--- START Material ---

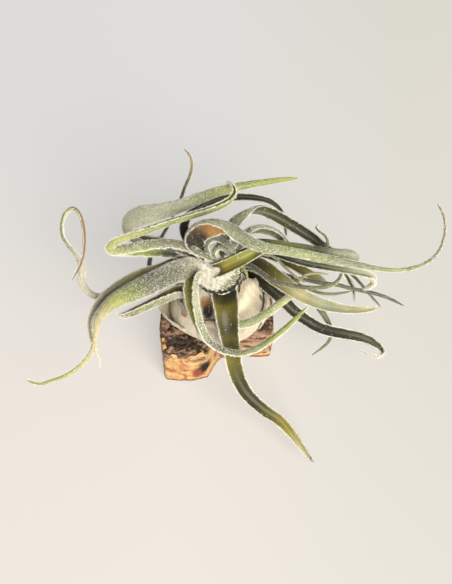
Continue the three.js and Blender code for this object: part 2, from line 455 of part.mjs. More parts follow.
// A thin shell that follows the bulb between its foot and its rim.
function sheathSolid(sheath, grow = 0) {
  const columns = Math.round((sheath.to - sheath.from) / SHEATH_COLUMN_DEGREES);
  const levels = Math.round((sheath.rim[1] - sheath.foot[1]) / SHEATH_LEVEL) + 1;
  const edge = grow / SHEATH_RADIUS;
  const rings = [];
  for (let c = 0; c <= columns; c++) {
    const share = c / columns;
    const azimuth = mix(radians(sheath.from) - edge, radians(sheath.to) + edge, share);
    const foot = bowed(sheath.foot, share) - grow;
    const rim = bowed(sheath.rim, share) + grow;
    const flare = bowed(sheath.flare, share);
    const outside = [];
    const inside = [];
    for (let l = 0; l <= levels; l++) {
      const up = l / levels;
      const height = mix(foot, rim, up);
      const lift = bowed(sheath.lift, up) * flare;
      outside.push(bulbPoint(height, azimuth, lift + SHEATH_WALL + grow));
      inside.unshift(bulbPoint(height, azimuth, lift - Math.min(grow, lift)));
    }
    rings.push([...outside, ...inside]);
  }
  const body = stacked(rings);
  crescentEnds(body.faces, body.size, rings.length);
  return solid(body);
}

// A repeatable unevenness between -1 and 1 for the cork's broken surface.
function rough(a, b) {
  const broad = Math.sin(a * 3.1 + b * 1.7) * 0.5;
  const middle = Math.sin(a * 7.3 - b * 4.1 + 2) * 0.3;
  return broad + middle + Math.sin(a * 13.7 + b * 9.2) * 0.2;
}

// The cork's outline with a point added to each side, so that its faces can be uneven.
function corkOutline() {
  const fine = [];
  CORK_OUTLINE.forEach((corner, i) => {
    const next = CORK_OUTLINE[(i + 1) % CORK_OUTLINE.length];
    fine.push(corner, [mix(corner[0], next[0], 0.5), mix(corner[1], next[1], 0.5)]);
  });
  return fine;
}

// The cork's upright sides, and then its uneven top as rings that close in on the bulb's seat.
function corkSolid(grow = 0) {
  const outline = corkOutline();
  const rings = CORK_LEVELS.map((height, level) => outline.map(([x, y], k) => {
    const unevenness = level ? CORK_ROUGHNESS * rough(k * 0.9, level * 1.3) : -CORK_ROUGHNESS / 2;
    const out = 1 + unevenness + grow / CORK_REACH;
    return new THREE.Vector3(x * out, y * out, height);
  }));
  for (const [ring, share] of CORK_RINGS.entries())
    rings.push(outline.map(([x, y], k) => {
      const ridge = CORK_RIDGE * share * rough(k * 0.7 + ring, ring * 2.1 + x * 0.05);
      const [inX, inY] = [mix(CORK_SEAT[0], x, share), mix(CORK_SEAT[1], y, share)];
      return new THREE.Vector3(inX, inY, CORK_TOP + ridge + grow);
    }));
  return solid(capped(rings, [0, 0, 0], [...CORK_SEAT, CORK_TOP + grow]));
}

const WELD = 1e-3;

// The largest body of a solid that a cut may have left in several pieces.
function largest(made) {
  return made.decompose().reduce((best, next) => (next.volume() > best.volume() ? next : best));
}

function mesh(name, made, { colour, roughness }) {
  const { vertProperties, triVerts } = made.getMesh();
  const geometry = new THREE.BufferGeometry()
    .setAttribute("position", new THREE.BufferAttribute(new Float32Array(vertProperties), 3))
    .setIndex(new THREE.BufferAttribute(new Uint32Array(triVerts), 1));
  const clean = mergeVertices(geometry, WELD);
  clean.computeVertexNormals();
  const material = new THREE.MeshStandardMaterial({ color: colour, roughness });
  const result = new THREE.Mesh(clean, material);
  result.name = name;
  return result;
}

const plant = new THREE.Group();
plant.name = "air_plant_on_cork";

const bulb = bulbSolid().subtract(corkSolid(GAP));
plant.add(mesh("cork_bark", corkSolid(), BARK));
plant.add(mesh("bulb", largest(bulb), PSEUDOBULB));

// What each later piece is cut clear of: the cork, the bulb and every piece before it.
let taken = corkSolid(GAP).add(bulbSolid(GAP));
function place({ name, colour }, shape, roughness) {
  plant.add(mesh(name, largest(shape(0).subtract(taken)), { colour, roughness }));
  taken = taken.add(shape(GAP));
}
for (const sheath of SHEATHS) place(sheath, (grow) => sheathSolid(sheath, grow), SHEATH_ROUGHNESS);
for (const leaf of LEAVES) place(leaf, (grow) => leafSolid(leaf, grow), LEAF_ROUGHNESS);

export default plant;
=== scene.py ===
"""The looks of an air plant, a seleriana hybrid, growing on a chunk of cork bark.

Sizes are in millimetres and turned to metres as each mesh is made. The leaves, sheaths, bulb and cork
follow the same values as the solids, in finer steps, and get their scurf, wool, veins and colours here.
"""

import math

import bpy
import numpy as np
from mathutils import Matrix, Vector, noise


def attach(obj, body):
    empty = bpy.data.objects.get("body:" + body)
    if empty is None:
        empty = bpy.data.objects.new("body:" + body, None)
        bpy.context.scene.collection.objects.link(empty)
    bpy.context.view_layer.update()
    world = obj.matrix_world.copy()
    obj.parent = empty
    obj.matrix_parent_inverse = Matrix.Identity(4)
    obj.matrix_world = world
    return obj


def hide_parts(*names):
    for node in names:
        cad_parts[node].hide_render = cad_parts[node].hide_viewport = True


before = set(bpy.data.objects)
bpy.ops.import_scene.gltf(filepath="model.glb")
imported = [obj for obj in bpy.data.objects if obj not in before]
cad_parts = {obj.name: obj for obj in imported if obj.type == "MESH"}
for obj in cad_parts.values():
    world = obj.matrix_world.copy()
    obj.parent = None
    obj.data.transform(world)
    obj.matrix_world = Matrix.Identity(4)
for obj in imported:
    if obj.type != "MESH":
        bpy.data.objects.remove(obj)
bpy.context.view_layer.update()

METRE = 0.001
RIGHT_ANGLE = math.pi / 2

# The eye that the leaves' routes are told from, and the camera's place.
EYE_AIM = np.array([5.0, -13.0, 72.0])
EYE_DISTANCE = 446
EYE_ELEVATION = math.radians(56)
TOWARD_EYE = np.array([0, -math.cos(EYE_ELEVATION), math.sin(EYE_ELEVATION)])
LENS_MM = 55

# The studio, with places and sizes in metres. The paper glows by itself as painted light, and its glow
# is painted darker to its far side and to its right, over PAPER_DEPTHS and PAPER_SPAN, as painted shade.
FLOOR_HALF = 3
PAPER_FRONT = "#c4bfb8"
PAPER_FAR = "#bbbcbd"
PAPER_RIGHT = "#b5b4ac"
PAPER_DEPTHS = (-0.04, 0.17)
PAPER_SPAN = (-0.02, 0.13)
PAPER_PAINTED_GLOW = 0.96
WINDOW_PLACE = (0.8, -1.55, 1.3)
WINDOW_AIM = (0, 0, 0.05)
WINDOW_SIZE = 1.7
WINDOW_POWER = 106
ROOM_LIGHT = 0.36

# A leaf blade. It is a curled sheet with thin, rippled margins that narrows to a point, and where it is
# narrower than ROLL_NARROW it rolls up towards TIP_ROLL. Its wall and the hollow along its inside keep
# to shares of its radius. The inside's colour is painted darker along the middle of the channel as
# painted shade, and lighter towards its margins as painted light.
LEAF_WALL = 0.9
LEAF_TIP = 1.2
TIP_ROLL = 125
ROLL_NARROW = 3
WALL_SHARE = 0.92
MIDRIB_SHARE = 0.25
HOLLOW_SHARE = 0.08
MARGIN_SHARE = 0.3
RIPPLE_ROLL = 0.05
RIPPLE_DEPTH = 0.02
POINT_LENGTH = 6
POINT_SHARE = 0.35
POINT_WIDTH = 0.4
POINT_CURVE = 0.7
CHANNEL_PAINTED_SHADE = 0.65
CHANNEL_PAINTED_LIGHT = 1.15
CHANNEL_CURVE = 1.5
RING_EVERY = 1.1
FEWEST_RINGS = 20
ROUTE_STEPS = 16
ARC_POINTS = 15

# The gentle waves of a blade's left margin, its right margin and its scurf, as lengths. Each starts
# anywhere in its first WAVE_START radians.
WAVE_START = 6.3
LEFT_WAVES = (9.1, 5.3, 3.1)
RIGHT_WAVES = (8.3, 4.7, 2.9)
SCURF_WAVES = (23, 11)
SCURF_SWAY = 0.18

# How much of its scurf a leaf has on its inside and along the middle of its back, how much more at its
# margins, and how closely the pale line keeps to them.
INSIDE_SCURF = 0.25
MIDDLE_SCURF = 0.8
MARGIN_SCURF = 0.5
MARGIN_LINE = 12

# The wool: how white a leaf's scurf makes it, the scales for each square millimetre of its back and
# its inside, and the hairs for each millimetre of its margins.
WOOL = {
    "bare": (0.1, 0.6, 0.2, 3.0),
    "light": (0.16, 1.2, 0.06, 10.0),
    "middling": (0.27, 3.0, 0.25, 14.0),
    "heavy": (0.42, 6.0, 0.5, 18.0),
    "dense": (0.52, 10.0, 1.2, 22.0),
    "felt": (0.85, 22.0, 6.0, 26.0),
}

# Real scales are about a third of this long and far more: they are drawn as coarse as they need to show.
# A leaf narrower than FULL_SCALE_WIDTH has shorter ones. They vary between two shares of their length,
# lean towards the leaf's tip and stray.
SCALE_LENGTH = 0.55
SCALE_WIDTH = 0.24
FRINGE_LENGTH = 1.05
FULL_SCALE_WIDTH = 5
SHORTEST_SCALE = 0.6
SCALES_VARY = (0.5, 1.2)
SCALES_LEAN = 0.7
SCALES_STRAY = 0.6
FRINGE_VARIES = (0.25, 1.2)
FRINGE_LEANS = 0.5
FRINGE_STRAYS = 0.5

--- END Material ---

Problem | Retype, exactly and in full, the lines above from the one containing "const plant = new THREE.Group();" through the one containing "imported = [obj".

Task answer |
const plant = new THREE.Group();
plant.name = "air_plant_on_cork";

const bulb = bulbSolid().subtract(corkSolid(GAP));
plant.add(mesh("cork_bark", corkSolid(), BARK));
plant.add(mesh("bulb", largest(bulb), PSEUDOBULB));

// What each later piece is cut clear of: the cork, the bulb and every piece before it.
let taken = corkSolid(GAP).add(bulbSolid(GAP));
function place({ name, colour }, shape, roughness) {
  plant.add(mesh(name, largest(shape(0).subtract(taken)), { colour, roughness }));
  taken = taken.add(shape(GAP));
}
for (const sheath of SHEATHS) place(sheath, (grow) => sheathSolid(sheath, grow), SHEATH_ROUGHNESS);
for (const leaf of LEAVES) place(leaf, (grow) => leafSolid(leaf, grow), LEAF_ROUGHNESS);

export default plant;
=== scene.py ===
"""The looks of an air plant, a seleriana hybrid, growing on a chunk of cork bark.

Sizes are in millimetres and turned to metres as each mesh is made. The leaves, sheaths, bulb and cork
follow the same values as the solids, in finer steps, and get their scurf, wool, veins and colours here.
"""

import math

import bpy
import numpy as np
from mathutils import Matrix, Vector, noise


def attach(obj, body):
    empty = bpy.data.objects.get("body:" + body)
    if empty is None:
        empty = bpy.data.objects.new("body:" + body, None)
        bpy.context.scene.collection.objects.link(empty)
    bpy.context.view_layer.update()
    world = obj.matrix_world.copy()
    obj.parent = empty
    obj.matrix_parent_inverse = Matrix.Identity(4)
    obj.matrix_world = world
    return obj


def hide_parts(*names):
    for node in names:
        cad_parts[node].hide_render = cad_parts[node].hide_viewport = True


before = set(bpy.data.objects)
bpy.ops.import_scene.gltf(filepath="model.glb")
imported = [obj for obj in bpy.data.objects if obj not in before]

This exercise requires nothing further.